Task details: Write every line of the material out exactly as shown.

━━━━━ Data excerpt

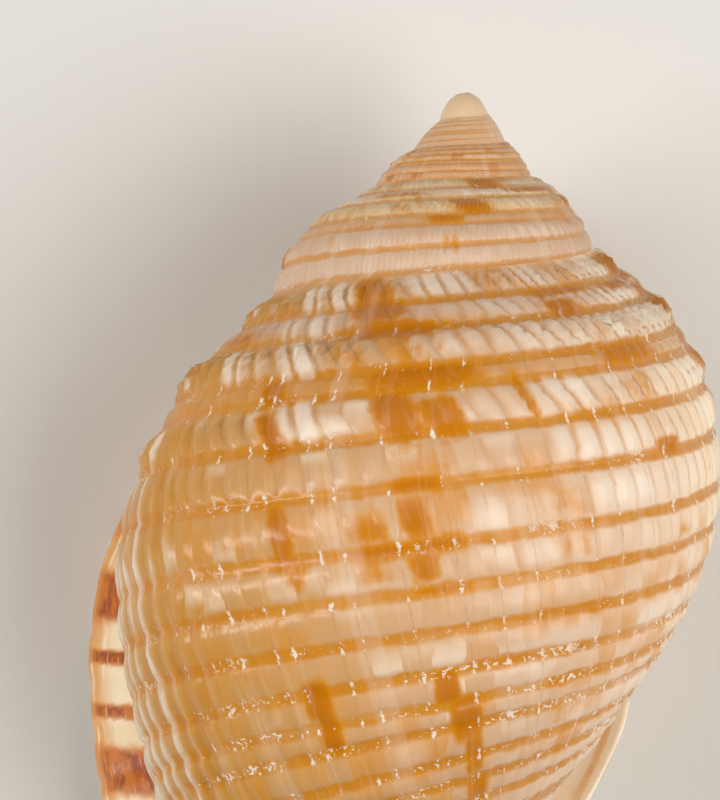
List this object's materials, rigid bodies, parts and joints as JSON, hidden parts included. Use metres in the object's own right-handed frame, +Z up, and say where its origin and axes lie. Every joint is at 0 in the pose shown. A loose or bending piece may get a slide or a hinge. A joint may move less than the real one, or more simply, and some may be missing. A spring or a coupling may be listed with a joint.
{
  "type": "scotch bonnet shell",
  "caption": "Egg-shaped spiral sea shell with a short pointed spire, a thick turned-out outer lip and a raised shield beside its long mouth.",
  "frame": {"origin": "middle of the footprint box, on the surface that the shell lies on, aperture down", "axes": "+Y along the coiling axis towards the apex, -X towards the outer lip, +Z up through the back of the shell"},
  "size_m": [0.0503, 0.075, 0.0419],
  "materials": {
    "shell": "satin natural shell, cream and pinkish beige with tan spiral grooves and orange-brown blotches"
  },
  "bodies": {
    "root": {"shell": "shell"}
  },
  "joints": []
}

━━━━━━━━━━

Response to this task:
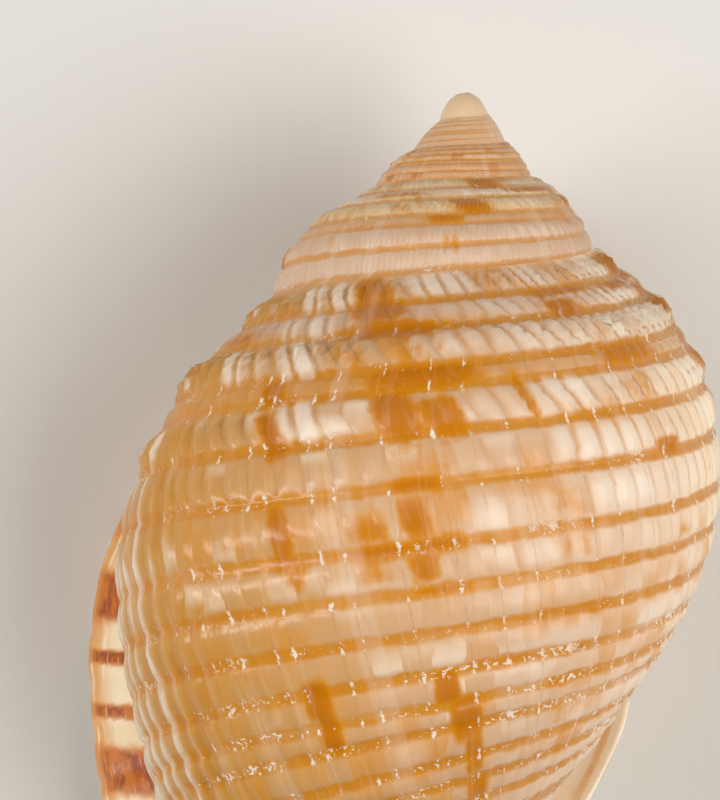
List this object's materials, rigid bodies, parts and joints as JSON, hidden parts included. Use metres in the object's own right-handed frame, +Z up, and say where its origin and axes lie. Every joint is at 0 in the pose shown. A loose or bending piece may get a slide or a hinge. A joint may move less than the real one, or more simply, and some may be missing. A spring or a coupling may be listed with a joint.
{
  "type": "scotch bonnet shell",
  "caption": "Egg-shaped spiral sea shell with a short pointed spire, a thick turned-out outer lip and a raised shield beside its long mouth.",
  "frame": {"origin": "middle of the footprint box, on the surface that the shell lies on, aperture down", "axes": "+Y along the coiling axis towards the apex, -X towards the outer lip, +Z up through the back of the shell"},
  "size_m": [0.0503, 0.075, 0.0419],
  "materials": {
    "shell": "satin natural shell, cream and pinkish beige with tan spiral grooves and orange-brown blotches"
  },
  "bodies": {
    "root": {"shell": "shell"}
  },
  "joints": []
}